* START Dataset section *

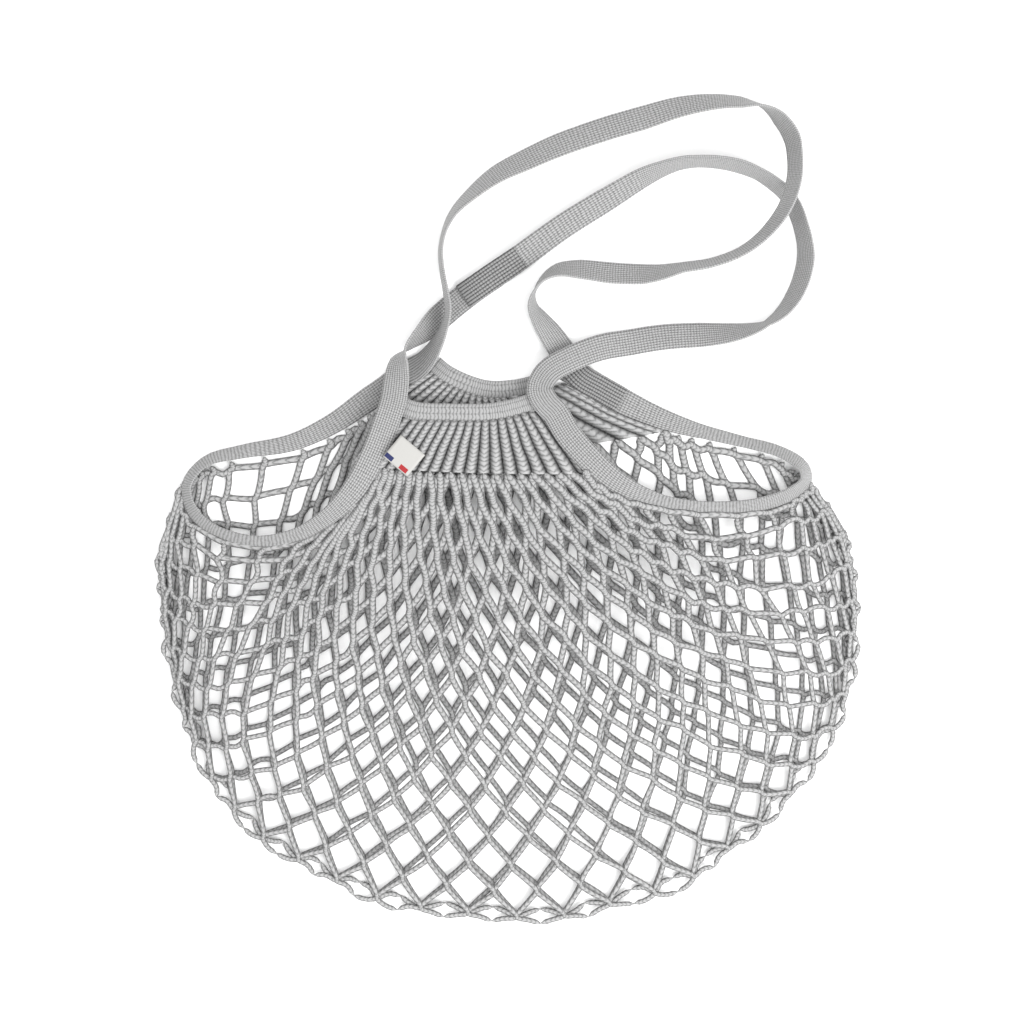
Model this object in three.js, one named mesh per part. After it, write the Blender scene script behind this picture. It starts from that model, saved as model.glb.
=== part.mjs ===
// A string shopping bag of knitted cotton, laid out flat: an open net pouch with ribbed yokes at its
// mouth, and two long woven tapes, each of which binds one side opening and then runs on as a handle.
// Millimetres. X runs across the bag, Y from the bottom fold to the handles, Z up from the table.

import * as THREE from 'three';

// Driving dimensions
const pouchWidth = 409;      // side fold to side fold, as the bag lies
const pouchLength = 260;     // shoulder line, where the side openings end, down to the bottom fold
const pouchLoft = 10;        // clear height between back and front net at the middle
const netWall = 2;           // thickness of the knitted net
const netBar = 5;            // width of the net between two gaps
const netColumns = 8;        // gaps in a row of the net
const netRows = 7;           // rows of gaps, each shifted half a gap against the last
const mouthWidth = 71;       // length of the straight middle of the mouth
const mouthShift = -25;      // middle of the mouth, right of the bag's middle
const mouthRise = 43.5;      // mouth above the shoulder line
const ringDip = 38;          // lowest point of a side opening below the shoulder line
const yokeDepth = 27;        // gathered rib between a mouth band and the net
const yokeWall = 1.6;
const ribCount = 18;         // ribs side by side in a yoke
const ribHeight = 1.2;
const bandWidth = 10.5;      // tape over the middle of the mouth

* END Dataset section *

*Aim of the task*
Extract all of the data above without altering anything.

*Written solution*
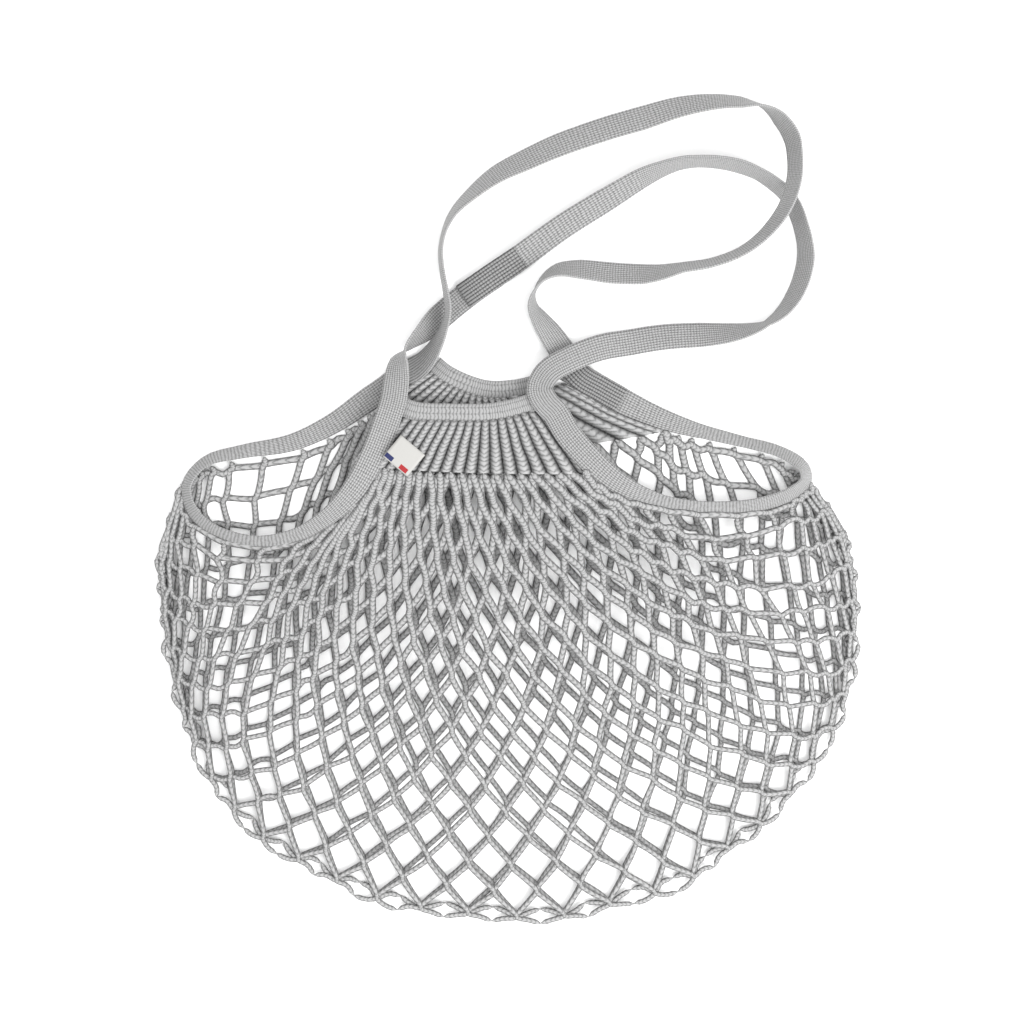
Model this object in three.js, one named mesh per part. After it, write the Blender scene script behind this picture. It starts from that model, saved as model.glb.
=== part.mjs ===
// A string shopping bag of knitted cotton, laid out flat: an open net pouch with ribbed yokes at its
// mouth, and two long woven tapes, each of which binds one side opening and then runs on as a handle.
// Millimetres. X runs across the bag, Y from the bottom fold to the handles, Z up from the table.

import * as THREE from 'three';

// Driving dimensions
const pouchWidth = 409;      // side fold to side fold, as the bag lies
const pouchLength = 260;     // shoulder line, where the side openings end, down to the bottom fold
const pouchLoft = 10;        // clear height between back and front net at the middle
const netWall = 2;           // thickness of the knitted net
const netBar = 5;            // width of the net between two gaps
const netColumns = 8;        // gaps in a row of the net
const netRows = 7;           // rows of gaps, each shifted half a gap against the last
const mouthWidth = 71;       // length of the straight middle of the mouth
const mouthShift = -25;      // middle of the mouth, right of the bag's middle
const mouthRise = 43.5;      // mouth above the shoulder line
const ringDip = 38;          // lowest point of a side opening below the shoulder line
const yokeDepth = 27;        // gathered rib between a mouth band and the net
const yokeWall = 1.6;
const ribCount = 18;         // ribs side by side in a yoke
const ribHeight = 1.2;
const bandWidth = 10.5;      // tape over the middle of the mouth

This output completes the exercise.